Falta de material y seguimiento exhaustivo
En Gonzol la desnutrición infantil alcanzó el 36% en febrero, muy por encima de la media nacional (27%), según explica Martín Cabarique, uno de los médicos a cargo de la parroquia. “Hay muchos casos de gastroenteritis o simplemente mala alimentación”, explica, mientras señala un mapa de la zona con chinchetas de colores. Cada uno, cuenta, marca la casa de un paciente de riesgo, incluidos los niños que sufren de DCI. “Les entregamos un sobre multivitamínico, pero nunca podrán recuperar las tallas que ya han perdido”, lamenta.

En el edificio blanco, una rareza en medio de potreros vacíos, también trabaja el doctor Richard Medina, que explica que muchas veces es difícil tener una noción real de los datos. “Simplemente, no vienen a las consultas”, se queja. Soto reconoce que este es un problema, pese a que ella lleva sentada desde la madrugada en el centro. “Hay algunos padres que no los traen para hacerles revisar, solo cuando les toca las vacunas nada más”, admite.

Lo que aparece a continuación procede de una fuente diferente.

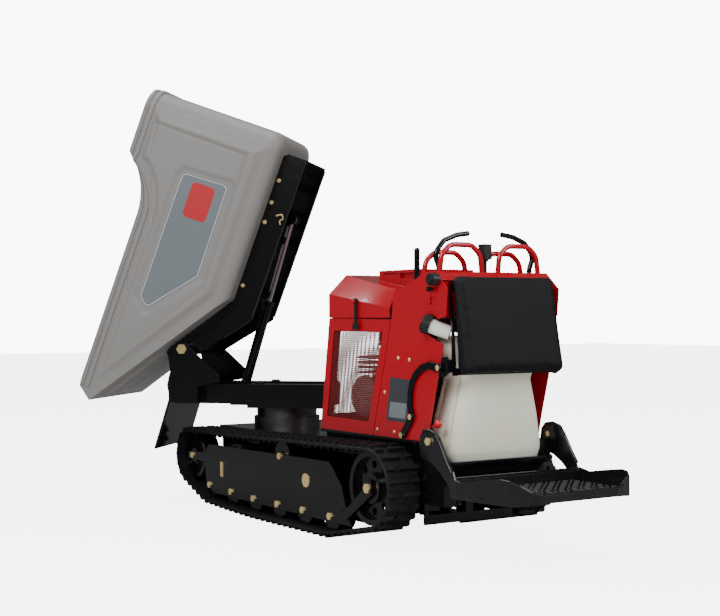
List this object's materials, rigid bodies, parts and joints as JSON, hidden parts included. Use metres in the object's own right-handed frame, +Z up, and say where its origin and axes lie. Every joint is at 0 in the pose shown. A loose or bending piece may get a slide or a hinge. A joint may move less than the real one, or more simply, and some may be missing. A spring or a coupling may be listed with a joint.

Ese es otro de los problemas a los que se enfrenta la cartera de Ronquillo. “Lamentablemente, lo que más nos ha hecho falta para generar política pública es información”, asegura, al explicar otra de las causas por las que los planes han terminado como papel mojado.

En Ecuador es difícil saber cuántos niños sufren de DCI. Los últimos datos son de 2018 y no todas las instituciones los recogen con los mismos criterios. En el país es, incluso, difícil saber cuántos infantes hay. Muchos no están inscritos en el Registro Civil, y se les arrebata el derecho a una identidad.

Este es el primer gran asunto a resolver: será a través de una encuesta que reemplace a la nacional de salud, que se tomó por última vez en 2018, y aborde exclusivamente la DCI. Para esto, el Instituto Nacional de Estadística recibirá una inversión de unos seis millones de dólares a lo largo de cinco años. El primer piloto se lanzó el pasado marzo.

Sin embargo, ese no es el único problema urgente. Cuando Alison recibió el diagnóstico de su hijo –talla baja y una posible anemia– tuvo que ir desde Gonzol hasta la cabecera cantonal de Chunchi para corroborarlo en el laboratorio. Los resultados negaban la posible enfermedad y quienes la atendieron en el hospital central le aseguraron que su hijo estaba bien. “Nos pasa mucho, en otros centros también, que les dicen otra cosa en la central. Nuestro medidor de hemoglobina está descuadrado”, explica Medina, con resignación. Mientras los planes del Gobierno sigan en una etapa de diagnóstico, los médicos rurales seguirán liderando la responsabilidad de cuidar al “pequeño torbellino inquieto” de Soto.